▶ [Stated goal]: Your answer should consist only of the lines below from the one with "cad_parts[node].hide_render = cad_parts[node].hide_viewport" through the one with "finishes that the", copied exactly.

▶ [Data block]:
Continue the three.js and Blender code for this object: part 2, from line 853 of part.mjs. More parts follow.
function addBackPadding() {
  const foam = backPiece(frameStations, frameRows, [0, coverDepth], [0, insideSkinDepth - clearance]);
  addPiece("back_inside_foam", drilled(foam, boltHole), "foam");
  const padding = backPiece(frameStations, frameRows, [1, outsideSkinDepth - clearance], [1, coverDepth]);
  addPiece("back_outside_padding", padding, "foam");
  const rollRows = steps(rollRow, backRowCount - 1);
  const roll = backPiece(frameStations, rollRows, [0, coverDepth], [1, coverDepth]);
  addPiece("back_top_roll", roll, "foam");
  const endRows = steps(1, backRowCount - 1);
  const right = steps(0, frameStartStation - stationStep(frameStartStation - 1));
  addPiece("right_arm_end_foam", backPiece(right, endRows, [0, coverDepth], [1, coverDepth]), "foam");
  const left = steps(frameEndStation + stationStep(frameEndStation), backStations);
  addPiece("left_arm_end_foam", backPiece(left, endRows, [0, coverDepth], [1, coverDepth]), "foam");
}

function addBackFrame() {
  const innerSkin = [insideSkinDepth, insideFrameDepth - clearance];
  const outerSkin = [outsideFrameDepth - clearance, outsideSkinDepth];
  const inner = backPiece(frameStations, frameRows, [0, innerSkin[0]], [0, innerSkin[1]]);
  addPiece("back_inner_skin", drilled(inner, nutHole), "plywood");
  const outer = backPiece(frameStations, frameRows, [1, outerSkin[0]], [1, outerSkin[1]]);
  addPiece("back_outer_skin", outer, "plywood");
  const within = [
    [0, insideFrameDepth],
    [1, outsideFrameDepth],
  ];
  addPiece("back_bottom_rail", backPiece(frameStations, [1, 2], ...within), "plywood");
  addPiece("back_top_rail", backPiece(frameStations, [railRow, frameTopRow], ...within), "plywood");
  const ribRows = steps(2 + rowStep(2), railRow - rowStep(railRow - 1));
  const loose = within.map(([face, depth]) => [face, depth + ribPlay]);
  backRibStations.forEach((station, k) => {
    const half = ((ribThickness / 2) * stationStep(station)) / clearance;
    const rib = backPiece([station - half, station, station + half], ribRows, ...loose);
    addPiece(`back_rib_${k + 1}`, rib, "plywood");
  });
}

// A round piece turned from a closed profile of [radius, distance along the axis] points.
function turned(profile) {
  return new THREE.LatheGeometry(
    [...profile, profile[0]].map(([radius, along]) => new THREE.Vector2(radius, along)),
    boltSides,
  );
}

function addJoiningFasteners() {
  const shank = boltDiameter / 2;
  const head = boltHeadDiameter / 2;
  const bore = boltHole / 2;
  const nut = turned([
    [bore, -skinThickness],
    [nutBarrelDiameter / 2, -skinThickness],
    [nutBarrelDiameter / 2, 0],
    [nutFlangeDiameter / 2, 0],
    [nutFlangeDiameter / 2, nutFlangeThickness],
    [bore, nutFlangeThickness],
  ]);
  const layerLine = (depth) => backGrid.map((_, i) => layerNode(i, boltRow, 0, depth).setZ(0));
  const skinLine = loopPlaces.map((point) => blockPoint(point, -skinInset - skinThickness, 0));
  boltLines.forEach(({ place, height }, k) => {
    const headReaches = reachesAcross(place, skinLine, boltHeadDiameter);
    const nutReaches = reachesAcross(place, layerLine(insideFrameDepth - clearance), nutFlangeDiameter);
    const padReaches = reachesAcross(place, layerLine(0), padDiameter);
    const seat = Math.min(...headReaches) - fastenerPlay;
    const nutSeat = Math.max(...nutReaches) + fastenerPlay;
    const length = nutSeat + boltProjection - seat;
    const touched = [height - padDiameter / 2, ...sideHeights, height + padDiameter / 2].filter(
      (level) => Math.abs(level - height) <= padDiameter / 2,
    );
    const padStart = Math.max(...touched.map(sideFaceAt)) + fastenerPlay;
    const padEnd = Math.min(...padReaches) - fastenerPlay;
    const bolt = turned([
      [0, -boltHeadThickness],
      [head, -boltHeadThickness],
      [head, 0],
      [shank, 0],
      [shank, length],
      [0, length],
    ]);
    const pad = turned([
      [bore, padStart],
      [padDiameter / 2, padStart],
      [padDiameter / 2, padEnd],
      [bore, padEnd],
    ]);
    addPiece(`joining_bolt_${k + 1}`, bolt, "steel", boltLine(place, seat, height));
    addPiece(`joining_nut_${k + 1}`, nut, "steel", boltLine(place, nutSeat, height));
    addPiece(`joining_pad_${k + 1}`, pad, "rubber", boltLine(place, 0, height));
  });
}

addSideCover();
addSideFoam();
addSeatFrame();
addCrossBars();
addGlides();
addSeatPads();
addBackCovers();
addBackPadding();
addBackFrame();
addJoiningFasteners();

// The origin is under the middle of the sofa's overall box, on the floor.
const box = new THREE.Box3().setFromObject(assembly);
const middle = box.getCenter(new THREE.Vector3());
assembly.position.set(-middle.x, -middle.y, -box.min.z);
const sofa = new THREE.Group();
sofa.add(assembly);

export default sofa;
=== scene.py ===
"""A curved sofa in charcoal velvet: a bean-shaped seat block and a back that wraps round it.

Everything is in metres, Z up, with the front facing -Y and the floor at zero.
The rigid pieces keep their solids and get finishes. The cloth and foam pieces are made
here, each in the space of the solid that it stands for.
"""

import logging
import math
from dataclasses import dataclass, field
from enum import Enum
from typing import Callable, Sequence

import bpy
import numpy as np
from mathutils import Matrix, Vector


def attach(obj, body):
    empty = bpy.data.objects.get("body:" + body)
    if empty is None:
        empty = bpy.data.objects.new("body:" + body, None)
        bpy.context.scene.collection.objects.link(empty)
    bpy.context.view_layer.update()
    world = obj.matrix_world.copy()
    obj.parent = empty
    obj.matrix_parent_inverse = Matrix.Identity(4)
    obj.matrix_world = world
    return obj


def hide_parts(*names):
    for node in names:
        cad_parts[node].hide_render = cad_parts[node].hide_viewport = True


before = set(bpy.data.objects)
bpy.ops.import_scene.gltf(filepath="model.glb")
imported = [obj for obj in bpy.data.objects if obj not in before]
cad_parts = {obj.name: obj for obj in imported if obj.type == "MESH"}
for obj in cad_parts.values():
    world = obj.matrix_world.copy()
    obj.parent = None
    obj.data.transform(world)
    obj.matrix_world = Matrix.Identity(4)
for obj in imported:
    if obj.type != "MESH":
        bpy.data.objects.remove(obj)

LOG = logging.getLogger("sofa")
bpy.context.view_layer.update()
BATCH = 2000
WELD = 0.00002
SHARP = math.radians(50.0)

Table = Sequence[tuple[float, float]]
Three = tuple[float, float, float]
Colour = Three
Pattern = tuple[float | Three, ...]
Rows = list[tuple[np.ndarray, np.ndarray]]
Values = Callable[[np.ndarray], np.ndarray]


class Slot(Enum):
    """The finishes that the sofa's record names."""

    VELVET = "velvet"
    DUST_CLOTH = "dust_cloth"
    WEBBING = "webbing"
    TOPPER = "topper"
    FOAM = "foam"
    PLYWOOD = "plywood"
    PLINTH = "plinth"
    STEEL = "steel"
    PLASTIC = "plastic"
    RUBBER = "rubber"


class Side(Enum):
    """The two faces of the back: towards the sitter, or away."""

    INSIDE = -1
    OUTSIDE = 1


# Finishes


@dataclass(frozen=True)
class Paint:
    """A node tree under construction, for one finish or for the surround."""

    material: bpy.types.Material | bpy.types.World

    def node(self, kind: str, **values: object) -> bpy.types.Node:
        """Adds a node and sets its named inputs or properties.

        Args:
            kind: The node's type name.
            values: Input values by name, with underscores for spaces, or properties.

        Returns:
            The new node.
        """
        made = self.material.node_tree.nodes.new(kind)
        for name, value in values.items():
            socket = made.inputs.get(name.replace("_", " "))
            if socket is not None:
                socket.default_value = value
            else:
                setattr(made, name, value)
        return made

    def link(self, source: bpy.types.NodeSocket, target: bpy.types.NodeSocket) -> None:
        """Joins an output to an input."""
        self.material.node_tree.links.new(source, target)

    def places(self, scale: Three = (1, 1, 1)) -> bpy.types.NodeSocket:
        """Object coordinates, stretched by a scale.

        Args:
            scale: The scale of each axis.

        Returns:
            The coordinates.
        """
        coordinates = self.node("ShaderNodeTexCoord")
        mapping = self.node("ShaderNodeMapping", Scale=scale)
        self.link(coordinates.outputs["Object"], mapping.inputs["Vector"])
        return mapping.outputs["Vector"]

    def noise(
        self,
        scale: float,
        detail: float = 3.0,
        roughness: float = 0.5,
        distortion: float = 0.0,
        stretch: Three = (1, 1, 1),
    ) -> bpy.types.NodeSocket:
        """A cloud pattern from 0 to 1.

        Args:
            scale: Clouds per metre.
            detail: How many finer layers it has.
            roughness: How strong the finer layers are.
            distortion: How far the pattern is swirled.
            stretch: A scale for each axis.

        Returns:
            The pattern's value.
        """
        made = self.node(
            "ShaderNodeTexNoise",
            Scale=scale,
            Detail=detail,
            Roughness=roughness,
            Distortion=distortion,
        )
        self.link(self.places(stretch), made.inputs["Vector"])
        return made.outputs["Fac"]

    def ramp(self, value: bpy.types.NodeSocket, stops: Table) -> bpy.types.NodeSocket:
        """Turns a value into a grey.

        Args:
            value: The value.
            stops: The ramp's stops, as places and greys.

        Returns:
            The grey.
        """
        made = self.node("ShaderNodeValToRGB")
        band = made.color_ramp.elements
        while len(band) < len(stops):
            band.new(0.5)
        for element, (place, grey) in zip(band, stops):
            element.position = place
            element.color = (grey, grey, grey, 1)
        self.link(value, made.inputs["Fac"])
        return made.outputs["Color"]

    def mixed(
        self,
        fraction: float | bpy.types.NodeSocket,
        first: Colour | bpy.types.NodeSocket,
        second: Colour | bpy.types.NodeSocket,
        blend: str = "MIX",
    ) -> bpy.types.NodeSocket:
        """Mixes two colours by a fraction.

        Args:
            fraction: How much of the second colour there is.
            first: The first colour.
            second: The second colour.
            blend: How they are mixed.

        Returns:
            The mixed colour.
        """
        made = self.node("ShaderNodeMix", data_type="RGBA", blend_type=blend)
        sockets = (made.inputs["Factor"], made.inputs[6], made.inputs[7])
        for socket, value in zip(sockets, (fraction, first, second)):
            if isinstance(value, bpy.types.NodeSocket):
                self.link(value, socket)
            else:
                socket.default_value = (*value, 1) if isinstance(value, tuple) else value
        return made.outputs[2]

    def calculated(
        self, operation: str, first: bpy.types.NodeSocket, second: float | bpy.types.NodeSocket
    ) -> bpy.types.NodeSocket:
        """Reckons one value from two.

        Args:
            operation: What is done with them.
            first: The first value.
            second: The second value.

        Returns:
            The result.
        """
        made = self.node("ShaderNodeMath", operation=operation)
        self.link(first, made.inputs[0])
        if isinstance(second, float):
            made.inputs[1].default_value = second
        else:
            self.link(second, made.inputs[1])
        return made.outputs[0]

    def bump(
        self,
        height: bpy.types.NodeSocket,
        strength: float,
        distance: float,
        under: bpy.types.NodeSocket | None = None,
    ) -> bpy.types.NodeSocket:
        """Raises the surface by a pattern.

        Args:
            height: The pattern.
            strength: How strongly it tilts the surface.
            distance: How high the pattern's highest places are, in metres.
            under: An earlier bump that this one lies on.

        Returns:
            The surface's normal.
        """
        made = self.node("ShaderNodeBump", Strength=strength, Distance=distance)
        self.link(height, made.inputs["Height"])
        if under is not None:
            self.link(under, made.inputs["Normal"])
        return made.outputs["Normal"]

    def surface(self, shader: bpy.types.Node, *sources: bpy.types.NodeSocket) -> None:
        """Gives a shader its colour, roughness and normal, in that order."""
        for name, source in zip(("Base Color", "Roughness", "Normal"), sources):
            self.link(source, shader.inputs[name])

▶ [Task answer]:
        cad_parts[node].hide_render = cad_parts[node].hide_viewport = True


before = set(bpy.data.objects)
bpy.ops.import_scene.gltf(filepath="model.glb")
imported = [obj for obj in bpy.data.objects if obj not in before]
cad_parts = {obj.name: obj for obj in imported if obj.type == "MESH"}
for obj in cad_parts.values():
    world = obj.matrix_world.copy()
    obj.parent = None
    obj.data.transform(world)
    obj.matrix_world = Matrix.Identity(4)
for obj in imported:
    if obj.type != "MESH":
        bpy.data.objects.remove(obj)

LOG = logging.getLogger("sofa")
bpy.context.view_layer.update()
BATCH = 2000
WELD = 0.00002
SHARP = math.radians(50.0)

Table = Sequence[tuple[float, float]]
Three = tuple[float, float, float]
Colour = Three
Pattern = tuple[float | Three, ...]
Rows = list[tuple[np.ndarray, np.ndarray]]
Values = Callable[[np.ndarray], np.ndarray]


class Slot(Enum):
    """The finishes that the sofa's record names."""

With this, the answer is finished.